> [Your goal] Keep every line where the word "that" appears; drop the rest.

begin Information shown

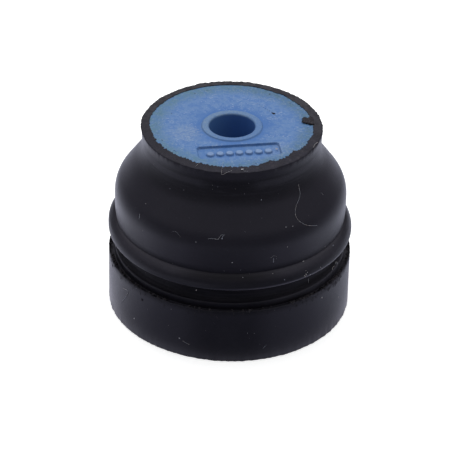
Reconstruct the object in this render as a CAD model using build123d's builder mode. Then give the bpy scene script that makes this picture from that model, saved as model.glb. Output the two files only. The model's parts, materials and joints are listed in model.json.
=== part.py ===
from build123d import *
import os
from math import radians, tan

# A bonded rubber mount that snaps into a round hole in a frame plate and carries one screw.
# Origin: centre of the collar's flat underside. +Z: up the axis of the bore, towards the disc face.
# All lengths are in millimetres. Radii are taken from the axis, heights (z) from the underside.

# Whole moulding
face_height = 29.2

# Collar: the straight ring that stays on the near side of the plate
collar_radius = 18.0
collar_height = 9.0
collar_bevel = 0.12

# Groove that holds the plate's edge, with a small ridge at its foot and a slot between ridge and collar
groove_radius = 16.2
groove_width = 3.4
ridge_width = 0.92
ridge_rise = 0.6
slot_depth = 0.55

# Bead: the snap-in lip over the groove, with a short upright land at the mould's parting line
bead_radius = 18.05
bead_height = 2.2
bead_land = 0.4
bead_crown = 1.2
bead_round = 1.6

# Bell: the flexing shell between the bead and the neck, tucked in a little at the fold
bell_radius = 17.1
fold_depth = 0.17
fold_rise = 1.15
shoulder_rise = 5.25
shoulder_round = 4.5

# Neck and rim, the rubber round the disc
neck_radius = 13.05
neck_drop = 3.75
neck_round = 6.0
rim_radius = 13.2

# Plastic insert: a disc with a hub, bored for the screw, and a boss ring round the bore
disc_radius = 12.2
disc_thickness = 4.2
hub_radius = 6.2
hub_length = 13.7
bore_radius = 3.35
boss_width = 1.05
boss_rise = 0.2

# Hollow underneath, with a bevelled roof under the pad of rubber that carries the disc
pad_thickness = 6.2
hollow_radius = 13.4
roof_bevel = 3.4
mouth_bevel = 0.5

# Label pocket in front of the bore
label_width = 11.9
label_height = 3.3
label_depth = 0.35
label_corner = 0.5
label_radius = 6.95
label_turn = 9.0


def fitted_rounds(corners, rounds):
    """The wanted round at each corner, no larger than the two sides beside it leave room for."""
    fitted = []
    for i, wanted in enumerate(rounds):
        here = Vector(*corners[i])
        following = (i + 1) % len(corners)
        to_last = Vector(*corners[i - 1]) - here
        to_next = Vector(*corners[following]) - here
        # a side with a round at both ends is shared between them
        room_last = to_last.length * (0.49 if rounds[i - 1] else 0.98)
        room_next = to_next.length * (0.49 if rounds[following] else 0.98)
        turn = 180 - to_last.get_angle(to_next)
        room = min(room_last, room_next) / tan(radians(turn) / 2)
        fitted.append(min(wanted, room))
    return fitted


# Levels and radii that follow from the sizes above
ridge_radius = groove_radius + ridge_width
ridge_level = collar_height + ridge_rise
lip_radius = collar_radius - collar_bevel
slot_level = collar_height - slot_depth
bead_level = collar_height + groove_width
fold_level = bead_level + bead_height
fold_radius = bell_radius - fold_depth
shoulder_level = fold_level + shoulder_rise
neck_level = face_height - neck_drop
flange_level = face_height - disc_thickness
roof_level = flange_level - pad_thickness
hub_level = face_height - hub_length
boss_radius = bore_radius + boss_width
boss_level = face_height + boss_rise

# The bond between rubber and plastic, from the disc's face down to the root of the hub
bond_line = [
    (disc_radius, face_height),
    (disc_radius, flange_level),
    (hub_radius, flange_level),
]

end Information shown

> [Solved problem]
Reconstruct the object in this render as a CAD model using build123d's builder mode. Then give the bpy scene script that makes this picture from that model, saved as model.glb. Output the two files only. The model's parts, materials and joints are listed in model.json.
# A bonded rubber mount that snaps into a round hole in a frame plate and carries one screw.
# Collar: the straight ring that stays on the near side of the plate
# Groove that holds the plate's edge, with a small ridge at its foot and a slot between ridge and collar
# Hollow underneath, with a bevelled roof under the pad of rubber that carries the disc
# Levels and radii that follow from the sizes above